Task prompt: Give back the lines exactly, from the first one to the line with "return post(x, key_y, carbon_diameter, carbon_z, carbon_z", both ends included.

Exercise material:
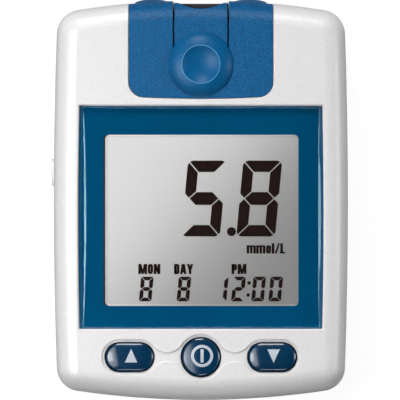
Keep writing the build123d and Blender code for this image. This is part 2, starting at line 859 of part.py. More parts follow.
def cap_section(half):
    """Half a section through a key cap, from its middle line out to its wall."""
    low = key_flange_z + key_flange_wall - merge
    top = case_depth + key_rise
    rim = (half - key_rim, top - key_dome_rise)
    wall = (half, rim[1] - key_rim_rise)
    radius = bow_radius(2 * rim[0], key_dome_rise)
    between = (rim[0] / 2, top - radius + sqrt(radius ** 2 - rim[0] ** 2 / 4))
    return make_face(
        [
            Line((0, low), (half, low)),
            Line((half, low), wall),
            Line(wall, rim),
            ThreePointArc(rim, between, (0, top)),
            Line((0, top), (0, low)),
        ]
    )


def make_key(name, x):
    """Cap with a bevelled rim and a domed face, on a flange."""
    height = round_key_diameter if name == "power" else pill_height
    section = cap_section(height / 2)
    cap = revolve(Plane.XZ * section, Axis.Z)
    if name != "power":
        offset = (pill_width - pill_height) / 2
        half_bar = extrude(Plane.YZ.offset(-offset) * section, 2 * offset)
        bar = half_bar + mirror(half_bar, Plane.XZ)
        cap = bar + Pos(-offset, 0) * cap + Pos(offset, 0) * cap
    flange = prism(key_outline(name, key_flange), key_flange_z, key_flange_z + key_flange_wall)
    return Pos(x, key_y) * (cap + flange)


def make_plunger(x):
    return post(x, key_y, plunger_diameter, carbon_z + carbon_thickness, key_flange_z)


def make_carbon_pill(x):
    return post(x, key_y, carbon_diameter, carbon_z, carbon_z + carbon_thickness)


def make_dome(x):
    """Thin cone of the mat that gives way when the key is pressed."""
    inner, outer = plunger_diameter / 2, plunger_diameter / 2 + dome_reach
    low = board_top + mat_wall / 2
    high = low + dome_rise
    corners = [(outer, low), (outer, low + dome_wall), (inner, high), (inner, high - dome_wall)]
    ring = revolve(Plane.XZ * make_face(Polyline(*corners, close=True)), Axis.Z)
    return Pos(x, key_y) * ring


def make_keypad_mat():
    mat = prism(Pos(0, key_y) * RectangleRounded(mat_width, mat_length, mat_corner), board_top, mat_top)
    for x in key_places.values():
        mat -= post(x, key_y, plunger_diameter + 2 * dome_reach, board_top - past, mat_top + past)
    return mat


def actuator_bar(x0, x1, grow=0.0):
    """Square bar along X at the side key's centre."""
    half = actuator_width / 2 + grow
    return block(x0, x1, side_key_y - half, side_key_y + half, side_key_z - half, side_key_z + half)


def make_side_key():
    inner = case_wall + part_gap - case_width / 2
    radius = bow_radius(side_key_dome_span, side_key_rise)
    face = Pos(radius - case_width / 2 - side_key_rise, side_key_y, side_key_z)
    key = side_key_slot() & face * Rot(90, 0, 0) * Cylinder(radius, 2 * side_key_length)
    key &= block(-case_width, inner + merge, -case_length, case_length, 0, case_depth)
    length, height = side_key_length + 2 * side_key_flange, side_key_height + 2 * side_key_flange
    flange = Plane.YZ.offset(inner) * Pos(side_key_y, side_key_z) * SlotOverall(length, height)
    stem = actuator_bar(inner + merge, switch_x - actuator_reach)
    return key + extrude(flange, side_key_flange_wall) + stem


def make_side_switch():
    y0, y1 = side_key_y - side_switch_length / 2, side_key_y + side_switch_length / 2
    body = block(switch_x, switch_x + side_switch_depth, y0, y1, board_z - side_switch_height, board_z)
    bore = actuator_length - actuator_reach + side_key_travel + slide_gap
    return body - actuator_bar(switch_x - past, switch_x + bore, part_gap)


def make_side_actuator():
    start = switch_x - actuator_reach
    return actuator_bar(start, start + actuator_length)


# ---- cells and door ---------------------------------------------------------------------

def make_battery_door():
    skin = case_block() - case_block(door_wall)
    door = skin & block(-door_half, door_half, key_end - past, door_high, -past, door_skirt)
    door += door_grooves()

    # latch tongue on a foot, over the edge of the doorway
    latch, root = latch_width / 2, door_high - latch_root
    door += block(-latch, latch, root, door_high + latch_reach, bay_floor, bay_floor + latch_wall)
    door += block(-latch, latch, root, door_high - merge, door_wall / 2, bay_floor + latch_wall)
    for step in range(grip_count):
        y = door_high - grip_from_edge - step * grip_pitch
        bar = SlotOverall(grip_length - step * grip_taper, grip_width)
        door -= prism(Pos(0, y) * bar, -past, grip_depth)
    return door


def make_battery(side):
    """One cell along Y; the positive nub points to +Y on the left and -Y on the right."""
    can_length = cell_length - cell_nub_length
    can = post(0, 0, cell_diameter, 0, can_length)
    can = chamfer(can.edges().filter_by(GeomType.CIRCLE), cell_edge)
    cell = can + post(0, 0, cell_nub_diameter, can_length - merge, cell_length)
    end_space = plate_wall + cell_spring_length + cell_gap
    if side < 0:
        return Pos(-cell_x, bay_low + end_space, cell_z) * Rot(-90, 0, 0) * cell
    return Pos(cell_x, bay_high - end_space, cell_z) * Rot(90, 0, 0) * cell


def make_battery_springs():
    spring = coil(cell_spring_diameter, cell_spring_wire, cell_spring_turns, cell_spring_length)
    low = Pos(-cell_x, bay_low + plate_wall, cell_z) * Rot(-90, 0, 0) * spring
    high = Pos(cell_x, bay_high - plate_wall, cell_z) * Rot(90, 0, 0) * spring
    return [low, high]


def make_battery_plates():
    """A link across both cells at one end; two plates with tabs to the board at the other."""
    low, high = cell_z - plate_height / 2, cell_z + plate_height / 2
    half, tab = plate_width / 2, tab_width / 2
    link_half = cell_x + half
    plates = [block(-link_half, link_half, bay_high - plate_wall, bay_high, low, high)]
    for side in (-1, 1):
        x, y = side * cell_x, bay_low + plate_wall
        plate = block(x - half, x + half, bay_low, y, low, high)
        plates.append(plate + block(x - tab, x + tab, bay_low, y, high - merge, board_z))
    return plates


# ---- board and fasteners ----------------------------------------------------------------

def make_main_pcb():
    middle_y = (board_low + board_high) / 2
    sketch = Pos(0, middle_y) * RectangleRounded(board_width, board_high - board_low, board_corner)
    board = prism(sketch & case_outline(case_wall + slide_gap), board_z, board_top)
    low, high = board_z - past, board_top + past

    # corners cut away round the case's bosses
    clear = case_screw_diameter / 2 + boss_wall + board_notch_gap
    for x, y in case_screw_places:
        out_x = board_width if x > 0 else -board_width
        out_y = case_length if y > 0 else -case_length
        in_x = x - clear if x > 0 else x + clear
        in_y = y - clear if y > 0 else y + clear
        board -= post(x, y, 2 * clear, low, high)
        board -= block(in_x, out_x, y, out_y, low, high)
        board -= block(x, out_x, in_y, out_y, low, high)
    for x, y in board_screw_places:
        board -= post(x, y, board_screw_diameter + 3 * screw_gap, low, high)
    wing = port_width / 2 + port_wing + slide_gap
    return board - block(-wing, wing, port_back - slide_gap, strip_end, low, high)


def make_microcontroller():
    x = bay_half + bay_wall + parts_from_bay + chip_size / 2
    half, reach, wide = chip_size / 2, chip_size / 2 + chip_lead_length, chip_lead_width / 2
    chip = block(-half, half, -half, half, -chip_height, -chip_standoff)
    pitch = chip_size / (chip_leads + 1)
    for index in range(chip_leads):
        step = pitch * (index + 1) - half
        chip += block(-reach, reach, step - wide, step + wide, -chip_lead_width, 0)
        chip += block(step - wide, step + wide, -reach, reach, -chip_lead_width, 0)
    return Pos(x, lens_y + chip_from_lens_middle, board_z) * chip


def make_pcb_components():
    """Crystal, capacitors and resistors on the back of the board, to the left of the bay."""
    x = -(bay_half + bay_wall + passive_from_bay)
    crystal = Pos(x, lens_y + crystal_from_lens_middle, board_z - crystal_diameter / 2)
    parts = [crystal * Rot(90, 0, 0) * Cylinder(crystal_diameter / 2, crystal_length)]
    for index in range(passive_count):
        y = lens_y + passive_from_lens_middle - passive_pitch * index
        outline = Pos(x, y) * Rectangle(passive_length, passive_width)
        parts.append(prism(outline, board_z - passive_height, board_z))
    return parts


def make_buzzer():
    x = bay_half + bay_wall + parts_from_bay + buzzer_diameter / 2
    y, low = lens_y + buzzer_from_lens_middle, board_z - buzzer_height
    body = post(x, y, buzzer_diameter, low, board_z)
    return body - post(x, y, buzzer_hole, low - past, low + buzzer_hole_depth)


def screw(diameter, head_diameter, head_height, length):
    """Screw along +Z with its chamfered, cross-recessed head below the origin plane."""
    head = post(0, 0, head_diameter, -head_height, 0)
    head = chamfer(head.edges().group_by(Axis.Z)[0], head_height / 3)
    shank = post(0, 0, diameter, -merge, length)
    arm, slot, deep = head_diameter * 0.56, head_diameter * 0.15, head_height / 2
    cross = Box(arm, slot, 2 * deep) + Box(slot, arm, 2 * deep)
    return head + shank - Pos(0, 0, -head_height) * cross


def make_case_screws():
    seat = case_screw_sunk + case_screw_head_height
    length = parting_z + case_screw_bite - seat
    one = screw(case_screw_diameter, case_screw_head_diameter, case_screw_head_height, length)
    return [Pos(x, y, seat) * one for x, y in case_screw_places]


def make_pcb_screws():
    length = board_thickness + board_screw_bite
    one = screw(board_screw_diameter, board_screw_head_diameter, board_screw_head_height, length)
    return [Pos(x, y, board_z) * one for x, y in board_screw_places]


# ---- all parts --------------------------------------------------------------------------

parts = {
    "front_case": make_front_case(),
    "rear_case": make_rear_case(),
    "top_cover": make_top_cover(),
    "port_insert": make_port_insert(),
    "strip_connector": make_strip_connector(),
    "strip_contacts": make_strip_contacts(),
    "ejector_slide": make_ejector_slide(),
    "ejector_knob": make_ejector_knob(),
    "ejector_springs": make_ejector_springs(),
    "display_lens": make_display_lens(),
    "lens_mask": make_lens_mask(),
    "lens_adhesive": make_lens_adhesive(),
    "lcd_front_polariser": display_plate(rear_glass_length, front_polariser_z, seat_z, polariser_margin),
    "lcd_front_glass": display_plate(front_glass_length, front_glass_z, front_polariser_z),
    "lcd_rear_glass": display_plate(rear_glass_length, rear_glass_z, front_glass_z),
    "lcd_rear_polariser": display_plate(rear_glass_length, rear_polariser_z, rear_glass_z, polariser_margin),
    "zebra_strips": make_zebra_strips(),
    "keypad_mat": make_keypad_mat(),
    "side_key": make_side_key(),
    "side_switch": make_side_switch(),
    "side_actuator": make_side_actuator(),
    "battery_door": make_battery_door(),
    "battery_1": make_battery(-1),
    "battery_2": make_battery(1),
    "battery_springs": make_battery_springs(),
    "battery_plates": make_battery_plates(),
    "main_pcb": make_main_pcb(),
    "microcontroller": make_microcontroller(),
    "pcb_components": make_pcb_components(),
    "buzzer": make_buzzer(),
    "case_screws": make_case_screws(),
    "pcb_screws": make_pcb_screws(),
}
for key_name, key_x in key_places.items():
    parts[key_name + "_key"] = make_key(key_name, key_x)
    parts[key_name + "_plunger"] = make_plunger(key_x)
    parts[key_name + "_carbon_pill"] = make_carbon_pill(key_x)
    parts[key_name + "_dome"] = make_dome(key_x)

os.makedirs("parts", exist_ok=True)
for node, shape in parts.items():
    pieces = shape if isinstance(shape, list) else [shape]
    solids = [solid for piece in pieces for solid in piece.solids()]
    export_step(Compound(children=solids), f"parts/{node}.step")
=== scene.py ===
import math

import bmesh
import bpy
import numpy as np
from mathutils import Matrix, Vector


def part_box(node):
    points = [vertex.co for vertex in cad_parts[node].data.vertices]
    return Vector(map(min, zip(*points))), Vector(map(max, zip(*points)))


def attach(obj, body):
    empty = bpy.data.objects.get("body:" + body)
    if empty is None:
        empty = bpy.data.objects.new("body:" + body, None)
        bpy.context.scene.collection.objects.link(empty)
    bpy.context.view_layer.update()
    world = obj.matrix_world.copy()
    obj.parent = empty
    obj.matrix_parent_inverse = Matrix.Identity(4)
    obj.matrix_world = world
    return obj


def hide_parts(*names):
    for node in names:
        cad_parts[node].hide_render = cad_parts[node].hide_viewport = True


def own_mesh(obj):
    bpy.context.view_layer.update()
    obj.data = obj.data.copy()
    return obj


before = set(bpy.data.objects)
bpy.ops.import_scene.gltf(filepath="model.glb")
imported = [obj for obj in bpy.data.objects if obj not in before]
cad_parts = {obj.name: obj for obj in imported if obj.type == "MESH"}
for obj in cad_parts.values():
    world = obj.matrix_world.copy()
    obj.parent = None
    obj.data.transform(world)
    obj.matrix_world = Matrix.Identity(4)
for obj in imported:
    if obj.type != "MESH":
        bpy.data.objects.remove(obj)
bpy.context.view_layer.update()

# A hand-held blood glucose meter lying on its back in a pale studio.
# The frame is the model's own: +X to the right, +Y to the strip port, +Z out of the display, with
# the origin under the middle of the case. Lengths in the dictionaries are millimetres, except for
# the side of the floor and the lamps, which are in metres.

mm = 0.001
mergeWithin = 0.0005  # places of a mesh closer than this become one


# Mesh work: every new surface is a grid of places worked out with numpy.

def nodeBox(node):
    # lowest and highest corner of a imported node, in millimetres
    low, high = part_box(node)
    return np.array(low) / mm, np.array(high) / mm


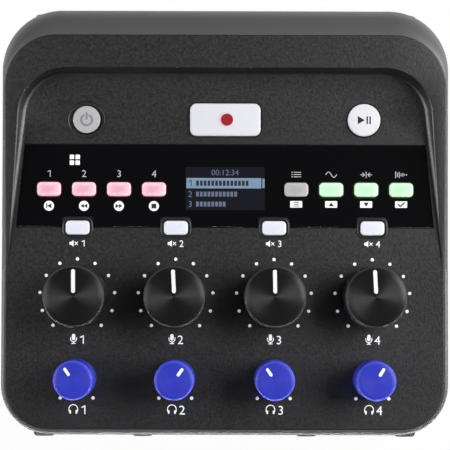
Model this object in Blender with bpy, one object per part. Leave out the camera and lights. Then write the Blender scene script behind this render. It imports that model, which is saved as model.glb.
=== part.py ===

Result:
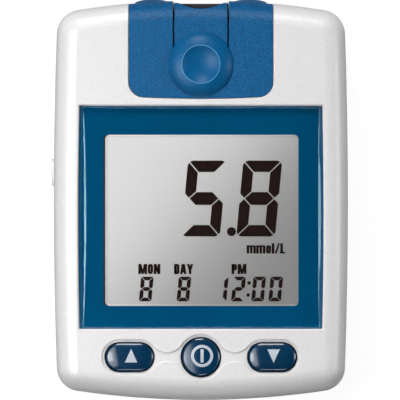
Keep writing the build123d and Blender code for this image. This is part 2, starting at line 859 of part.py. More parts follow.
def cap_section(half):
    """Half a section through a key cap, from its middle line out to its wall."""
    low = key_flange_z + key_flange_wall - merge
    top = case_depth + key_rise
    rim = (half - key_rim, top - key_dome_rise)
    wall = (half, rim[1] - key_rim_rise)
    radius = bow_radius(2 * rim[0], key_dome_rise)
    between = (rim[0] / 2, top - radius + sqrt(radius ** 2 - rim[0] ** 2 / 4))
    return make_face(
        [
            Line((0, low), (half, low)),
            Line((half, low), wall),
            Line(wall, rim),
            ThreePointArc(rim, between, (0, top)),
            Line((0, top), (0, low)),
        ]
    )


def make_key(name, x):
    """Cap with a bevelled rim and a domed face, on a flange."""
    height = round_key_diameter if name == "power" else pill_height
    section = cap_section(height / 2)
    cap = revolve(Plane.XZ * section, Axis.Z)
    if name != "power":
        offset = (pill_width - pill_height) / 2
        half_bar = extrude(Plane.YZ.offset(-offset) * section, 2 * offset)
        bar = half_bar + mirror(half_bar, Plane.XZ)
        cap = bar + Pos(-offset, 0) * cap + Pos(offset, 0) * cap
    flange = prism(key_outline(name, key_flange), key_flange_z, key_flange_z + key_flange_wall)
    return Pos(x, key_y) * (cap + flange)


def make_plunger(x):
    return post(x, key_y, plunger_diameter, carbon_z + carbon_thickness, key_flange_z)


def make_carbon_pill(x):
    return post(x, key_y, carbon_diameter, carbon_z, carbon_z + carbon_thickness)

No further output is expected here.